**EXERCISE BRIEF:**
In the records below, begin at the line containing "The three.js and" and end at the line containing "p in mesh.polygons))"; quote every line in that span exactly, including both boundary lines, and no others.

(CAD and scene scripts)
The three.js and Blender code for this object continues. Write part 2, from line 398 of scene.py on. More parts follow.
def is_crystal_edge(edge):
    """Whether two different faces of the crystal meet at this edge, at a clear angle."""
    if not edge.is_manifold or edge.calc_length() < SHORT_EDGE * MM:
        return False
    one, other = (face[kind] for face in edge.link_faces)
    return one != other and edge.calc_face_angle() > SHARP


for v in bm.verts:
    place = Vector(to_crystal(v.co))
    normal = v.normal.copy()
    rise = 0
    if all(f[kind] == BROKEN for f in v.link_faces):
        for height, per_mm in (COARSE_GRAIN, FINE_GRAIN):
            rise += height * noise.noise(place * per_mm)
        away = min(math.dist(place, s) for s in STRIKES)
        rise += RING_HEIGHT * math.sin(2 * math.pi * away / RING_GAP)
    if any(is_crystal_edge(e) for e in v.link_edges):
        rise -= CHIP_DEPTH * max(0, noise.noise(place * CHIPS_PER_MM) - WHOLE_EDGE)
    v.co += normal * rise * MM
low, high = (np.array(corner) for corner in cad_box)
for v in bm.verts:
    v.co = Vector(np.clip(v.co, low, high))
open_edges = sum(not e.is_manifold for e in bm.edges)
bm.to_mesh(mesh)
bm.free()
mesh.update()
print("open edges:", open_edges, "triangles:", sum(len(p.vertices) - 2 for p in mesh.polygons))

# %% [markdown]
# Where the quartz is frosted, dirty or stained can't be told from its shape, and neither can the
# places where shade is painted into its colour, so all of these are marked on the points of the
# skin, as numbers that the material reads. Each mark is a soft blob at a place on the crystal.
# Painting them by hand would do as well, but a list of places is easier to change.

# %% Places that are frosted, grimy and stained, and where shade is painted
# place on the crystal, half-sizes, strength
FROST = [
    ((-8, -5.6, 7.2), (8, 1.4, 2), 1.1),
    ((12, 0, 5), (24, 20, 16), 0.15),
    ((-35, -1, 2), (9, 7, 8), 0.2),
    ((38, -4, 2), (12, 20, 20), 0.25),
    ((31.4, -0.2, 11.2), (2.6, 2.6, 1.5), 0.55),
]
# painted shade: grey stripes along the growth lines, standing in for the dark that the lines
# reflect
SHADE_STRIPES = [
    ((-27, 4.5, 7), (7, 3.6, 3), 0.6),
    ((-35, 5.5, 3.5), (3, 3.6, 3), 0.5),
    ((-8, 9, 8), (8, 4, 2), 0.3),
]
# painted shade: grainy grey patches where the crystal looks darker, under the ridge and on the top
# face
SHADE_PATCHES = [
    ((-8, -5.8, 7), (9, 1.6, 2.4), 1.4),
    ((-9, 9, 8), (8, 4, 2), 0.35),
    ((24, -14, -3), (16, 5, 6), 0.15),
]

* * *

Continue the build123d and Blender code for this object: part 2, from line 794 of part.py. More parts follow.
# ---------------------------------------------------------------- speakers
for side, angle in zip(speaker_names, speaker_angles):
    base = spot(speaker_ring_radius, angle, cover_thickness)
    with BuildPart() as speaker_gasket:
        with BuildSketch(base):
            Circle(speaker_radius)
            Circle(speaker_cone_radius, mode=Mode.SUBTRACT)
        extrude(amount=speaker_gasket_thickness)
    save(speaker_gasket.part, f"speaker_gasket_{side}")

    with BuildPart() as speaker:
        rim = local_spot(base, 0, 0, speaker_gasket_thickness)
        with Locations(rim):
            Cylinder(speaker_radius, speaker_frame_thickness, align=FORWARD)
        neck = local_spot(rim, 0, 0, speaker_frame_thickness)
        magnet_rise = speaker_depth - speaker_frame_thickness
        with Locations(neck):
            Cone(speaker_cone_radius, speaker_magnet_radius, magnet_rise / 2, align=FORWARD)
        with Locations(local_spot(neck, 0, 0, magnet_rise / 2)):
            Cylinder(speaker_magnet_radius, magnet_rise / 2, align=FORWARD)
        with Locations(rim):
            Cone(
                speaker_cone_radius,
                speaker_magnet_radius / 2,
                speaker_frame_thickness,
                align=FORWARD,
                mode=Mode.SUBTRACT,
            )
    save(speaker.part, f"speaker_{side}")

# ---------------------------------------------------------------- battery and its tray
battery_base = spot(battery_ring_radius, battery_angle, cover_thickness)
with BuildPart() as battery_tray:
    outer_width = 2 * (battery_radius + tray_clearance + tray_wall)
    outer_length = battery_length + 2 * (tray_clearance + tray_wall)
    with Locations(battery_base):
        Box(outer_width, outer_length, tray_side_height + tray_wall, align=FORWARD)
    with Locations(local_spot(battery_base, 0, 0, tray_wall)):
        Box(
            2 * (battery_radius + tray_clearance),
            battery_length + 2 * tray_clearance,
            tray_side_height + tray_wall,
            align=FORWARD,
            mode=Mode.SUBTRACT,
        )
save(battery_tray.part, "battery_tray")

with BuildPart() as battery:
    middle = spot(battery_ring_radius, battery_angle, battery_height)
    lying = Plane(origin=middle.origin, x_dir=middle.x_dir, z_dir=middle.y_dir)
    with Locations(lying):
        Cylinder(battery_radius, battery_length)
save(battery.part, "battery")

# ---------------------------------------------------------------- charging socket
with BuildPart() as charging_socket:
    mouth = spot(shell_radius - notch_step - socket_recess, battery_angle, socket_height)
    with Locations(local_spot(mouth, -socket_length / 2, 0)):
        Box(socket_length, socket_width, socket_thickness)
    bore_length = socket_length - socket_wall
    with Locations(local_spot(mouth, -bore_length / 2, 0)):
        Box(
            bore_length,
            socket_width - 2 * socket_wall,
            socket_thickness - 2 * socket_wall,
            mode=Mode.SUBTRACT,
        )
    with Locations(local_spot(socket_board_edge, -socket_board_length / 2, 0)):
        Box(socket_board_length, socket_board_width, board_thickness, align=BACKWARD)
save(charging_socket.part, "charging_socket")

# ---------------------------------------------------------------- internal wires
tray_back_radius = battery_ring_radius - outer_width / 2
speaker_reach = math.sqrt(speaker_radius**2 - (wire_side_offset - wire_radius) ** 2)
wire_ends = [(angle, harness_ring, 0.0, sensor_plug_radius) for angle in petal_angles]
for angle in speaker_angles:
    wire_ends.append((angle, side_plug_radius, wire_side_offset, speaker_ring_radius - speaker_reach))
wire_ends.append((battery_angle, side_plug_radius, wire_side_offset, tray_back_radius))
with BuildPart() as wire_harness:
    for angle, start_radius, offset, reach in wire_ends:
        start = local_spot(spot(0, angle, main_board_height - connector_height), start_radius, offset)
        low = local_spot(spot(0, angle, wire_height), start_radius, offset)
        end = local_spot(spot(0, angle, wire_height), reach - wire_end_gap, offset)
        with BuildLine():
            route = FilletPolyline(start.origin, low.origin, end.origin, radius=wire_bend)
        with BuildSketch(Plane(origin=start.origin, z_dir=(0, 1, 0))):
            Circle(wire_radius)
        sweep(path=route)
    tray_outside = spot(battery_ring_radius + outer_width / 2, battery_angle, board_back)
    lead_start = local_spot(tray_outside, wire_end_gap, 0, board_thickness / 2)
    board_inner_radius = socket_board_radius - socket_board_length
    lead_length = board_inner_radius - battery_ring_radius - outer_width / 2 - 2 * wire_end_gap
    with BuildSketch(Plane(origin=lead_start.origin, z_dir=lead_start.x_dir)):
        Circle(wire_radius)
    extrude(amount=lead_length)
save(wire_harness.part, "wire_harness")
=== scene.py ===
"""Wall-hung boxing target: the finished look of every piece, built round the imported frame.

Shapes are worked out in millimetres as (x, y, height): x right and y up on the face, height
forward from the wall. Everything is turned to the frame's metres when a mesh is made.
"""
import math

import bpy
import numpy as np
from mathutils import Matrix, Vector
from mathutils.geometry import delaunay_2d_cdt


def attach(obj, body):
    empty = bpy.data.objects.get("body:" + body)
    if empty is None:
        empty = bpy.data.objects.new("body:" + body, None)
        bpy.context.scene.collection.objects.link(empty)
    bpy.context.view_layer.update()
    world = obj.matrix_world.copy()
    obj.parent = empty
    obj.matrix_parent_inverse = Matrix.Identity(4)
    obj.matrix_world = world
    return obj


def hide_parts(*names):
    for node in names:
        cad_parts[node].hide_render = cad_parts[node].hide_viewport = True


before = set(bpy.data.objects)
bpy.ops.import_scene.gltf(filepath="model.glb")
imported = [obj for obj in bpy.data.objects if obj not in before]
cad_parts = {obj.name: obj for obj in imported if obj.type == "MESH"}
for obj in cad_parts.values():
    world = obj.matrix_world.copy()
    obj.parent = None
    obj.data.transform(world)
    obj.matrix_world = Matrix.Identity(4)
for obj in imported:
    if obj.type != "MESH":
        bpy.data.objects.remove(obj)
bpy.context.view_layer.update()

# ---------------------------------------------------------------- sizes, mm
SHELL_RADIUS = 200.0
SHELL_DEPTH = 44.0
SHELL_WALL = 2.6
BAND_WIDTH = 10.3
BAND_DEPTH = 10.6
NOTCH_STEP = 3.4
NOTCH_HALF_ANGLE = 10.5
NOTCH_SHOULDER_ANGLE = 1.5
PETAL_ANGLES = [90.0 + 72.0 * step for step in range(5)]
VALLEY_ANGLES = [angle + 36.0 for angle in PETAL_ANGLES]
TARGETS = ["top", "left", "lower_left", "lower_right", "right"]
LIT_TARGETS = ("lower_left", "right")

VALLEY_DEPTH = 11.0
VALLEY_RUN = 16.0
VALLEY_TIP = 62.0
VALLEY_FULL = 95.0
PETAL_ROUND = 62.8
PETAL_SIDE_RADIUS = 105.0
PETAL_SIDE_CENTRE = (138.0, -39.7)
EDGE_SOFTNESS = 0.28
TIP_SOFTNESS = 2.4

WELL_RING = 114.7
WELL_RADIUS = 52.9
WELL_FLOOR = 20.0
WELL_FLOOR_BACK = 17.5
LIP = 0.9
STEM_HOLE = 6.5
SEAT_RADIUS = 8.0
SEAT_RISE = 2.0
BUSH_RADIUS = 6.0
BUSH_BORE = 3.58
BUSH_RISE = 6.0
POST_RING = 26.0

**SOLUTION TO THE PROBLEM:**
The three.js and Blender code for this object continues. Write part 2, from line 398 of scene.py on. More parts follow.
def is_crystal_edge(edge):
    """Whether two different faces of the crystal meet at this edge, at a clear angle."""
    if not edge.is_manifold or edge.calc_length() < SHORT_EDGE * MM:
        return False
    one, other = (face[kind] for face in edge.link_faces)
    return one != other and edge.calc_face_angle() > SHARP


for v in bm.verts:
    place = Vector(to_crystal(v.co))
    normal = v.normal.copy()
    rise = 0
    if all(f[kind] == BROKEN for f in v.link_faces):
        for height, per_mm in (COARSE_GRAIN, FINE_GRAIN):
            rise += height * noise.noise(place * per_mm)
        away = min(math.dist(place, s) for s in STRIKES)
        rise += RING_HEIGHT * math.sin(2 * math.pi * away / RING_GAP)
    if any(is_crystal_edge(e) for e in v.link_edges):
        rise -= CHIP_DEPTH * max(0, noise.noise(place * CHIPS_PER_MM) - WHOLE_EDGE)
    v.co += normal * rise * MM
low, high = (np.array(corner) for corner in cad_box)
for v in bm.verts:
    v.co = Vector(np.clip(v.co, low, high))
open_edges = sum(not e.is_manifold for e in bm.edges)
bm.to_mesh(mesh)
bm.free()
mesh.update()
print("open edges:", open_edges, "triangles:", sum(len(p.vertices) - 2 for p in mesh.polygons))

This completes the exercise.